Sir Norman Fowler (Sutton Coldfield):
That was an unconvincing speech. It did not even convince the four Labour Back Benchers who are here today. The Home Secretary was keen on quoting precedents. [Interruption.] If the hon. Member for Lewisham, West (Mr. Dowd) wishes me to give way, I will happily give way to him. If he is a Whip, I suggest that he keeps the silence for which he has doubtless been appointed to that office.
The Home Secretary was keen on quoting precedents. He went back to the 1945 general election. I notice that he did not quote his own article in The Times on 4 February 1985, which was entitled, "Cut the Guillotine Down to Size." In those days, he argued that ill-thought-out legislation should not be forced through without change,
Let us get this straight: we all know that the closed list was not, and never has been, a manifesto commitment of the Labour party. The right hon. Member for Chesterfield (Mr. Benn) totally destroyed that argument. In fact, the Home Secretary destroyed his own argument. On Second Reading, my right hon. Friend the Member for North-West Cambridgeshire (Sir B. Mawhinney), who is here today, interrupted the Home Secretary when he said that he would look at the Belgian list. The Belgian list is not a closed list so, if it was a manifesto commitment, it was quickly and easily broken by the Home Secretary.

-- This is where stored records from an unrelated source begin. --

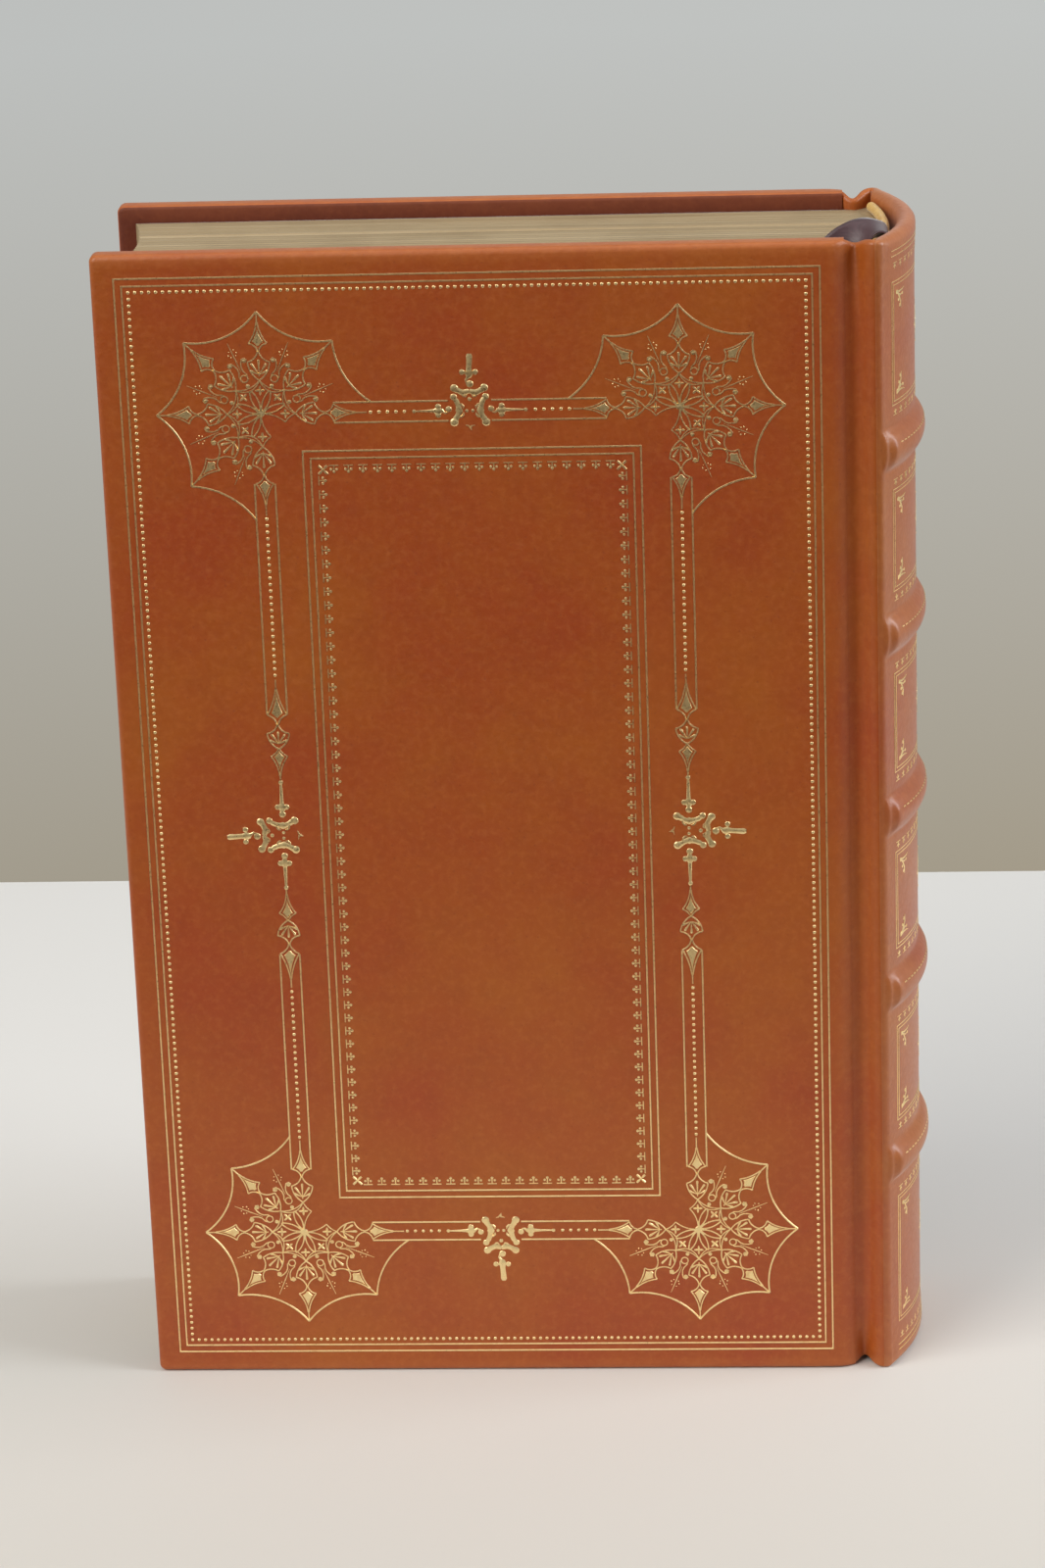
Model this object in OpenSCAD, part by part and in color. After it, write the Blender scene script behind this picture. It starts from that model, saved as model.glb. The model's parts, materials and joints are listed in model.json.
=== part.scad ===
// Full leather book with raised bands, standing on its tail.
// The spine faces +X, the fore edge -X, the back cover -Y and the front cover +Y.
// The origin is the middle of the rectangle that the closed book stands on.

/* [Covers] */
// Width of a cover, from its fore edge to the joint
cover_w = 147.2; // [120:0.1:180]
// Height of a cover, from tail to head
cover_h = 242; // [200:1:280]
// Thickness of the covering leather
leather_t = 0.9; // [0.6:0.05:1.1]
// Thickness of the board inside a cover
board_t = 3.1; // [2.4:0.1:4]
// Thickness of the leather that is turned in behind a board
turnin_t = 0.6; // [0.4:0.05:0.8]
// Width of the turned-in leather on the inner side of a cover
turnin_w = 14; // [8:0.5:25]
// Rounding of the edges of a cover
edge_r = 1.1; // [0.5:0.05:1.4]
// Width of the fold line where two turned-in edges meet at a corner
mitre_w = 0.3; // [0.2:0.05:0.6]

/* [Pages] */
// Thickness of the sewn pages
pages_t = 36.8; // [20:0.1:60]
// Thickness of a flyleaf
leaf_t = 0.25; // [0.15:0.05:0.4]
// Distance from the head and tail of the covers to the pages
head_square = 3.5; // [2.8:0.1:6]
// Distance from the fore edge of the covers to the pages
fore_square = 3.8; // [2:0.1:8]
// Depth of the hollow in the fore edge of the pages
fore_hollow = 2.6; // [1:0.1:5]
// Gap between a closed cover and its flyleaf
cover_gap = 0.25; // [0.2:0.05:0.5]

/* [Joints] */
// Width of the groove between a cover and the spine
groove_w = 3.7; // [3:0.1:6]
// Depth of the groove below the face of the cover
groove_depth = 3.7; // [2.5:0.05:3.7]
// Rounding at the bottom of the groove
groove_r = 0.9; // [0.4:0.05:1.2]
// Width of the flat shoulder beside the groove
shoulder_w = 3.4; // [2.8:0.1:5]
// Rounding of the shoulder towards the groove
shoulder_r = 1.4; // [1.3:0.05:1.8]
// Distance of the fold line outside the face of the cover
hinge_out = 0.25; // [0.2:0.01:0.4]
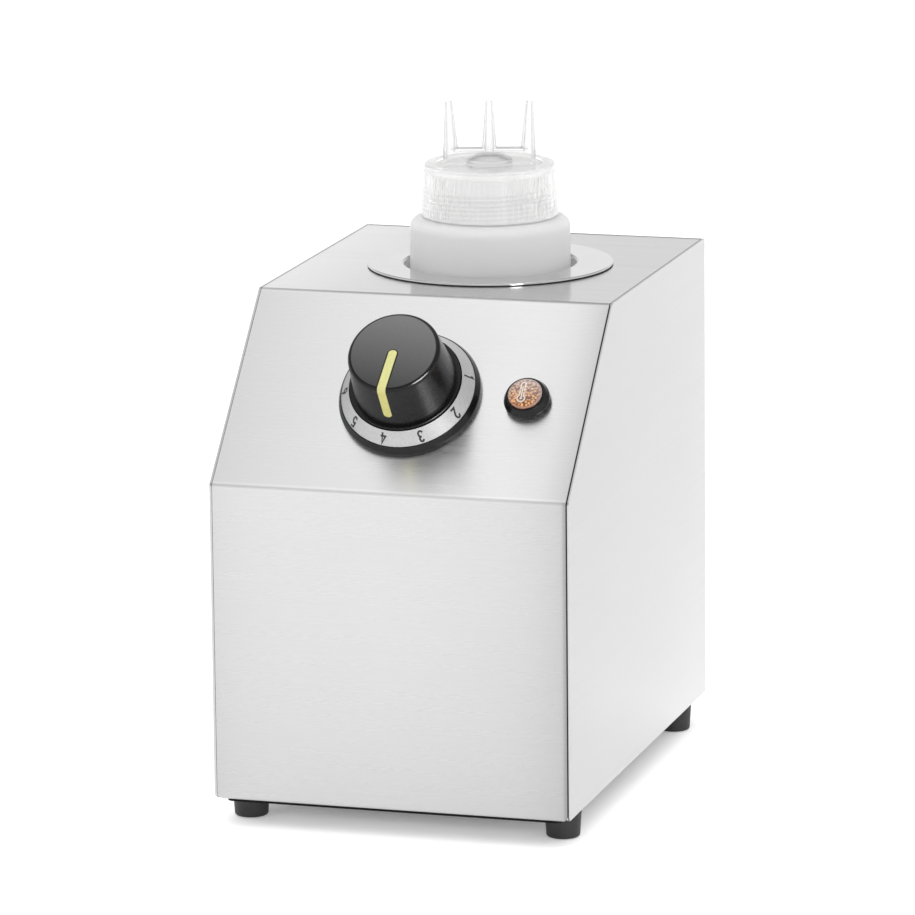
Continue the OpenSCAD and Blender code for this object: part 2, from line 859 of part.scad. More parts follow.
// Lower plate with feet, vents, terminal block and earth stud
module base_plate() {
    x = side_x - base_side_inset;
    y = rear_y - base_end_inset;
    color("silver")
        difference() {
            translate([0, 0, foot_h])
                linear_extrude(base_t)
                    polygon(rounded([
                        [0, -y], [x, -y, corner_r], [x, y, corner_r],
                        [-x, y, corner_r], [-x, -y, corner_r], [0, -y]
                    ]));
            lower_screw_holes();
            for (s = [-1, 1], i = [0:base_vent_rows - 1])
                translate([s * vent_x, base_vent_y + i * base_vent_pitch, foot_h - over])
                    slot(vent_l, vent_w, base_t + 2 * over);
            block_fixings()
                translate([0, 0, foot_h - over])
                    cylinder(r = m3_r + hole_clear, h = base_t + 2 * over);
        }
}

module base_plate_screws() {
    color("silver")
        base_screw_places()
            rotate([180, 0, 0])
                pan_screw(tapper_r, tapper_l, tapper_head_r, tapper_head_h);
}

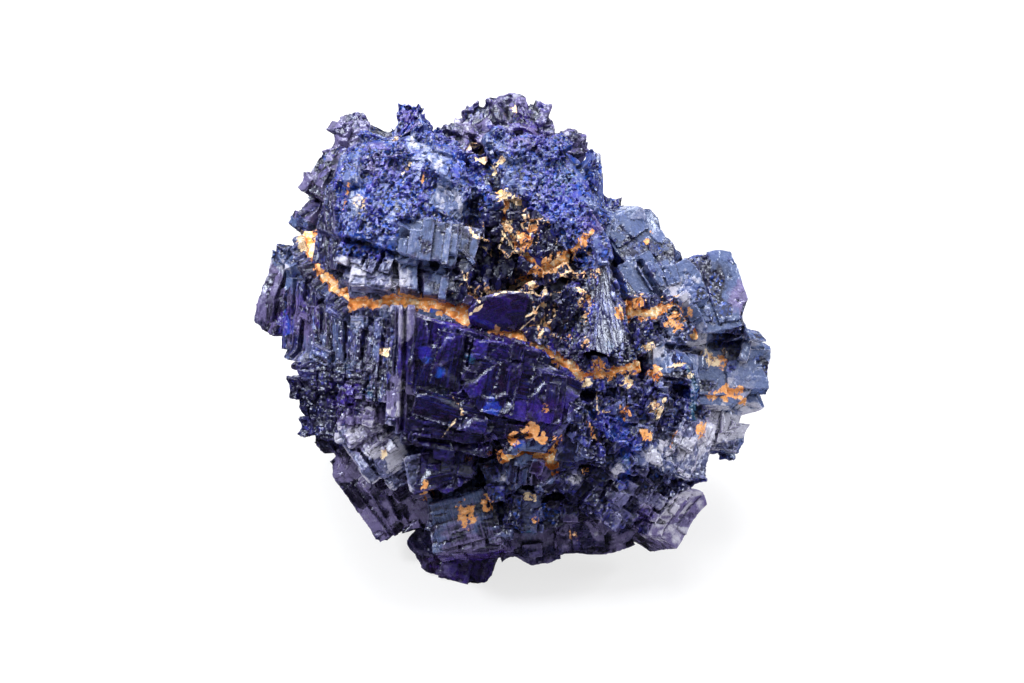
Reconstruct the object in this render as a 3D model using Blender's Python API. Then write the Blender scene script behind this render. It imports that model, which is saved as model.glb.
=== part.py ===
"""Azurite crystal cluster: blocky, intergrown azurite crystals with ochre clay in the seams between them.

The crystals grew into each other, so they are one solid. Each patch of clay is a solid of its own that lies in
a channel of the crystals. Every crystal is placed on the show face, the side that a collector displays: across
it to the right, up it, and out of it towards the viewer, in millimetres. The show face leans back on the base
that the cluster broke off on, and the whole is turned upright and scaled to metres at the end.
"""

import math
import random

import bmesh
import bpy
from mathutils import Matrix, Vector

# Driving dimensions, in millimetres and degrees
SHOW_WIDTH = 40.0  # the crystals' places below add up to this width
SHOW_LEAN = 35.0  # how far the show face leans back from upright
CORE_AT = (-0.8, -0.8, 0.0)  # centre of the solid middle
CORE_HALF = (13.8, 13.2, 12.0)  # its half sizes, across, up and out
BACK_HALF = (14.2, 13.4, 14.8)  # half sizes of the ring on which the crystals at the back stand
BASE_DROP = 12.1  # the broken base is this far under the middle
DOME_CORNERS = 34  # corners of the lump under a granular head
DOME_SQUARE = 0.72  # how squarely it bulges: 1 is an ellipsoid, less is nearer a box
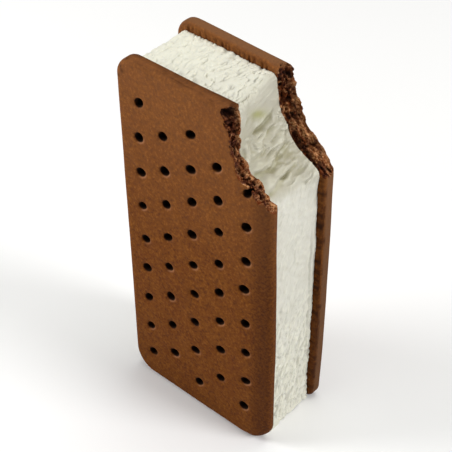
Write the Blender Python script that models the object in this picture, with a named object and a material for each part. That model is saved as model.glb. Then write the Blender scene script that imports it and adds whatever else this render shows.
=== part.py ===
"""Bitten ice cream sandwich: a slab of vanilla ice cream between two chocolate wafers.

It stands on one short end, +Z up. X runs across the wafers, Y through the sandwich
(front wafer at -Y, back wafer at +Y), and the origin is the bottom centre.
Lengths are in metres.
"""

import math

import bmesh
import bpy
from mathutils import Matrix, Vector

MM = 0.001

# Sandwich
LENGTH = 120.0 * MM
WIDTH = 54.4 * MM
THICKNESS = 28.7 * MM

# Wafers
WAFER_T = 4.2 * MM
RIM_ROLL = 2.4 * MM  # rounding of the outer face into the side
RIM_STEPS = 3
CORNER_STEPS = 7
# Corner sizes across X and along Z: bottom right, top right, top left, bottom left.
FRONT_CORNERS = ((11.0, 8.0), (7.0, 7.4), (6.8, 7.2), (7.5, 8.0))
BACK_CORNERS = ((7.2, 7.6), (7.0, 7.4), (6.0, 6.6), (7.5, 8.0))

# Docker holes: columns of nine and eight holes, each column half a pitch off the last
HOLE_COLUMNS = 5
HOLES_IN_LONG_COLUMN = 9
HOLE_PITCH_X = 9.70 * MM
HOLE_PITCH_Z = 11.95 * MM
HOLE_MOUTH_R = 1.30 * MM
HOLE_FOOT_R = 0.75 * MM
HOLE_DEPTH = 3.1 * MM
HOLE_SIDES = 8
# The front wafer's columns were docked a little unevenly: lift and stretch of each one
FRONT_LIFT = (0.45, -0.45, -0.45, -0.05, 0.35)
FRONT_STRETCH = (1.012, 1.004, 0.988, 0.968, 0.998)
BACK_LIFT = (0.1, 0.3, -0.2, 0.2, -0.3)
BACK_STRETCH = (1.0, 0.99, 1.005, 1.0, 0.99)

# Ice cream, set back from the wafers' edges
ICE_GAP = 0.3 * MM  # clearance to each wafer
ICE_SIDE_INSET = 2.8 * MM
ICE_TOP_INSET = 3.0 * MM
ICE_FOOT_INSET = 0.7 * MM
ICE_CORNER_R = 1.6 * MM
ICE_EDGE_R = 0.6 * MM

# Bite: scoops left by the teeth round one centre, beyond the sandwich's top right corner
BITE_CENTRE = (36.0, 116.0)  # x, z in mm
# Each tooth: first angle, last angle, depth in mm, place of the deepest point.
# Angles are measured at the centre from -X, downwards.
FRONT_TEETH = ((-16, 18, 1.2, 0.45), (18, 53, 2.3, 0.72), (53, 82, 0.9, 0.5))
BACK_TEETH = ((-22, 27, 1.6, 0.35), (27, 52, 1.2, 0.6), (52, 84, 2.6, 0.6))
ICE_TEETH = ((-24, 4, 1.0, 0.5), (4, 30, 1.7, 0.7), (30, 55, 1.9, 0.5), (55, 84, 1.5, 0.6))
FRONT_BITE_R = 22.9
BACK_BITE_R = 23.6
ICE_BITE_R = 25.6
BITE_STEP_DEG = 2.6
ICE_HOLLOW = 0.9  # how much deeper the bite is half way through the ice cream, in mm
ICE_SOFT_EDGE = 4.5  # height over which the ice cream rolls over into the bite, in mm


def clear_scene():
    for obj in list(bpy.data.objects):
        bpy.data.objects.remove(obj, do_unlink=True)


def new_collection(name):
    made = bpy.data.collections.new(name)
    bpy.context.scene.collection.children.link(made)
    return made


def new_material(name, colour, roughness):
    made = bpy.data.materials.new(name)
    made.use_nodes = True
    shader = made.node_tree.nodes["Principled BSDF"]
    shader.inputs["Base Color"].default_value = (*colour, 1.0)
    shader.inputs["Roughness"].default_value = roughness
    shader.inputs["Metallic"].default_value = 0.0
    made.diffuse_color = (*colour, 1.0)
    return made


def rounded_outline(corners):
    """Outline of a wafer in x and z: a rectangle with an elliptical arc at each corner."""
    half = WIDTH / 2
    signs = ((1, 0), (1, 1), (-1, 1), (-1, 0))
    starts = (-90, 0, 90, 180)
    found = []
    for (side, top), start, (rx, rz) in zip(signs, starts, corners):
        cx = side * (half - rx * MM)
        cz = LENGTH - rz * MM if top else rz * MM
        for i in range(CORNER_STEPS + 1):
            a = math.radians(start + 90 * i / CORNER_STEPS)
            found.append((cx + rx * MM * math.cos(a), cz + rz * MM * math.sin(a)))
    return found


def bite_radius(angle, teeth, base):
    """Distance in mm from the bite's centre to the bitten edge, at an angle in degrees."""
    for first, last, depth, deepest in teeth:
        if first <= angle <= last:
            t = (angle - first) / (last - first)
            t = 0.5 * t / deepest if t < deepest else 1 - 0.5 * (1 - t) / (1 - deepest)
            return base + depth * math.sin(math.pi * t) ** 0.8
    return base


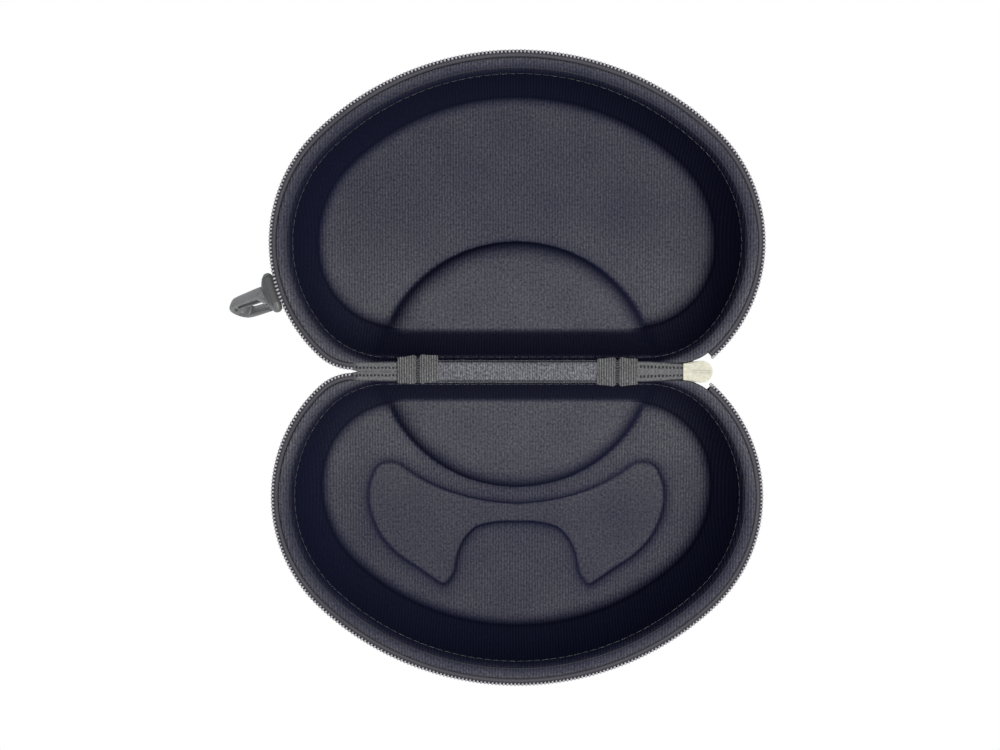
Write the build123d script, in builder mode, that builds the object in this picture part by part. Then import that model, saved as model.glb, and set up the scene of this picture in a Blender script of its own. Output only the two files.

On the abuse of power, let us go back to the War Crimes Bill and to the comments of the then shadow Home Secretary, Lord Hattersley. He made the point that my hon. Friends have been making. He said:
"brandishing the theory of the detailed mandate in face of the reasoned argument."
With this legislation, he cannot even claim a detailed mandate.
"The House of Lords possesses the right under the constitution, to reject legislation, and we possess the right to overrule that rejection. The House of Lords, this House and the Government, if I may say so, have acted with absolute constitutional propriety by bringing the matter forward again."--[Official Report, 18 March 1991; Vol. 188, c. 30.]
That is the point and that is what my hon. Friends were saying.